Edited Date: 2013-08-12 02:31 am (UTC)

Date: 2013-08-12 03:19 am (UTC)
ext_3319: Goth girl outfit (Default)
From: [identity profile] rikibeth.livejournal.com
I don't think I've ever had wax beans outside three-bean salad (which really has four beans). I love three-bean salad. But the wax beans in that are essentially bean-shaped vinaigrette delivery systems.

Date: 2013-08-12 06:43 am (UTC)
From: [identity profile] miz-hatbox.livejournal.com
Oh! I forgot to tell you in the comments to the cucumber post that thin cuke slices are good in a pitcher of cold water. They infuse the water and it is lovely. I have no cukes right now (though the plants are trying their best)so I am infusing water with mint instead. Mmmm.

Date: 2013-08-12 11:02 am (UTC)
From: [identity profile] mrissa.livejournal.com
We have mint! We have more mint than we'll ever get through, but it's less urgent than the cucumber.

Date: 2013-08-12 11:43 am (UTC)
From: [identity profile] arkessian.livejournal.com
We have wax beans -- at least, we have golden yellow beans that look very similar, but they don't seem common.

Date: 2013-08-12 11:49 am (UTC)
From: [identity profile] mrissa.livejournal.com
They're not very common here, either. Mostly we get them at the farmer's market or not at all.

Date: 2013-08-12 01:04 pm (UTC)

Date: 2013-08-12 01:06 pm (UTC)
From: [identity profile] cloudscudding.livejournal.com
Um...in the oven, somehow? Really can't recall at this point.

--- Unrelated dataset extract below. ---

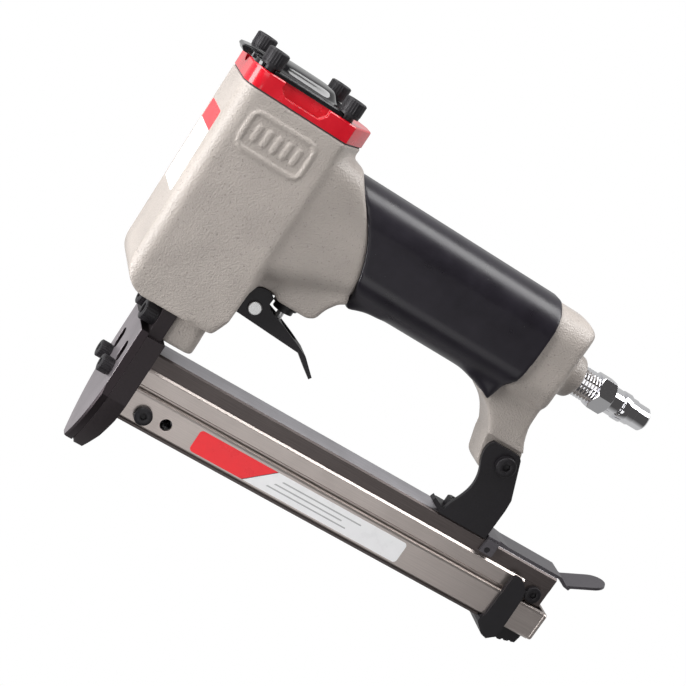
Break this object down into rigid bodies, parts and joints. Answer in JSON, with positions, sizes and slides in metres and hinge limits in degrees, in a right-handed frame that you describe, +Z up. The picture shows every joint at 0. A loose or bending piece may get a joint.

Date: 2013-08-12 08:11 pm (UTC)
From: [identity profile] swan-tower.livejournal.com
Thankee kindly.

Date: 2013-08-13 12:42 pm (UTC)
From: [identity profile] mrissa.livejournal.com
My mother, who no longer has a livejournal, suggests steaming wax beans and then serving them with a little ground black pepper in cream.

Date: 2013-08-13 05:41 pm (UTC)
From: [identity profile] jennythe-reader.livejournal.com
If the yellow beans I remember my Mom pickling when I was a wee small Jenny were wax beans (and after looking at pictures of wax beans I'm about 85% sure they were), then I can testify that they pickle beautifully. Unfortunately I don't have a recipe I can give you. It's been in the neighborhood of 25 years, and all I remember is that they were sweet-dill and slightly crispy and delicious.

Date: 2013-08-15 05:47 am (UTC)
From: [identity profile] ethelmay.livejournal.com
Someone on Shakesville just suggested fenugreek on wax beans. I've never used fenugreek except in premade compounds or made into barely palatable tea as a galactagogue, so I have no opinion on the matter.

My sister makes an excellent cucumber/red onion/feta salad. I think she puts dill in it, but not a lot if so.

Date: 2013-08-15 08:22 pm (UTC)
From: [identity profile] columbina.livejournal.com
I have come to this comment thread too late to do more than agree that I have never successfully employed wax beans in anything other than three-bean salad.

Which is fine if you only manage to get wax beans about once a year, as I now do, but would probably grow tiresome if you had them more often.

Date: 2013-08-15 08:25 pm (UTC)
From: [identity profile] mrissa.livejournal.com
Nonsense, commentary on cooking posts is never too late.